_What you need to do:_
Look below and pull out each line with the word "materials".

————

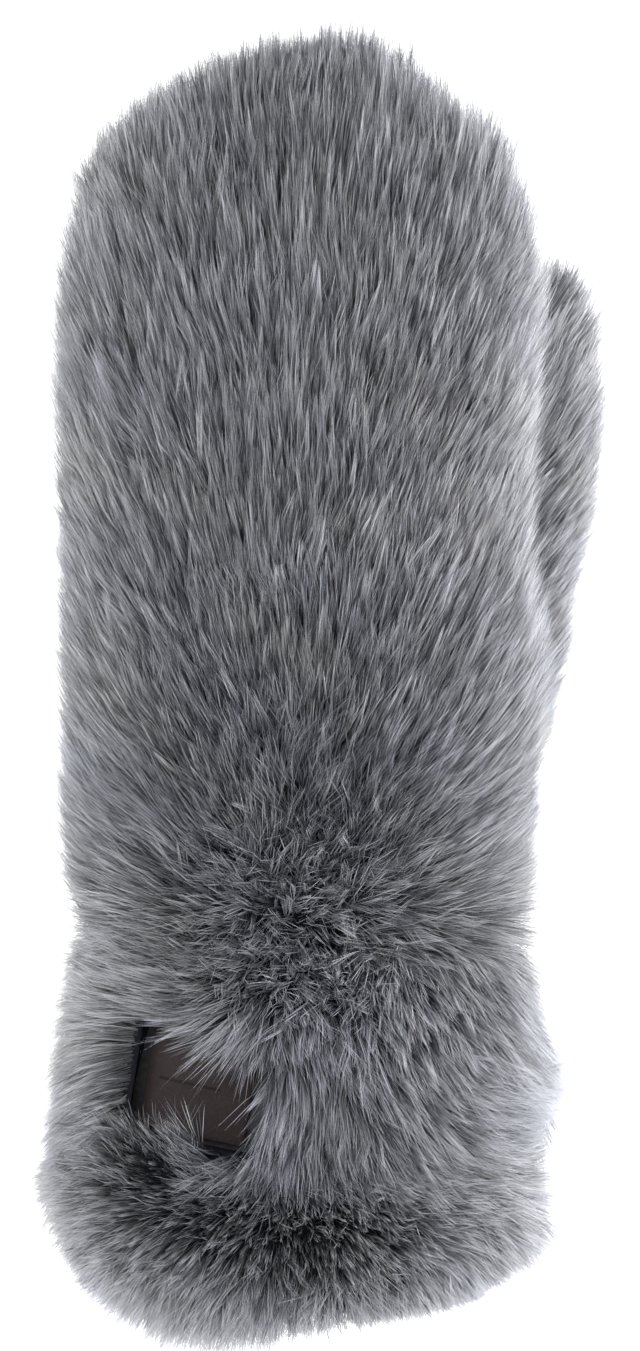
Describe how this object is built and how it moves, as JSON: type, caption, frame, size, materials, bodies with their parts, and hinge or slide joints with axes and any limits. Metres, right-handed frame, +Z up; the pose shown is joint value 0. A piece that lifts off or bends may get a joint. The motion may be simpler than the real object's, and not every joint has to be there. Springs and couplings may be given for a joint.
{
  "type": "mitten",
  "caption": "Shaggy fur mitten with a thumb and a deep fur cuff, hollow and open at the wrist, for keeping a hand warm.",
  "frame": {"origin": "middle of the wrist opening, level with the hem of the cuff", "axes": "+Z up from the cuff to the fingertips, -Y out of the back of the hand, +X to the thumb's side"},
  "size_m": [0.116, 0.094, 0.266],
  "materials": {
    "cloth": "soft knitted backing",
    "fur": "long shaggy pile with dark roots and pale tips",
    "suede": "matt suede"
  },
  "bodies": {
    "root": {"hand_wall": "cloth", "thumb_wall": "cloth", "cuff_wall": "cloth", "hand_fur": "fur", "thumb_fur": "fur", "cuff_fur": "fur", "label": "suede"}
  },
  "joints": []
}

————

_Correct answer:_
Describe how this object is built and how it moves, as JSON: type, caption, frame, size, materials, bodies with their parts, and hinge or slide joints with axes and any limits. Metres, right-handed frame, +Z up; the pose shown is joint value 0. A piece that lifts off or bends may get a joint. The motion may be simpler than the real object's, and not every joint has to be there. Springs and couplings may be given for a joint.
  "materials": {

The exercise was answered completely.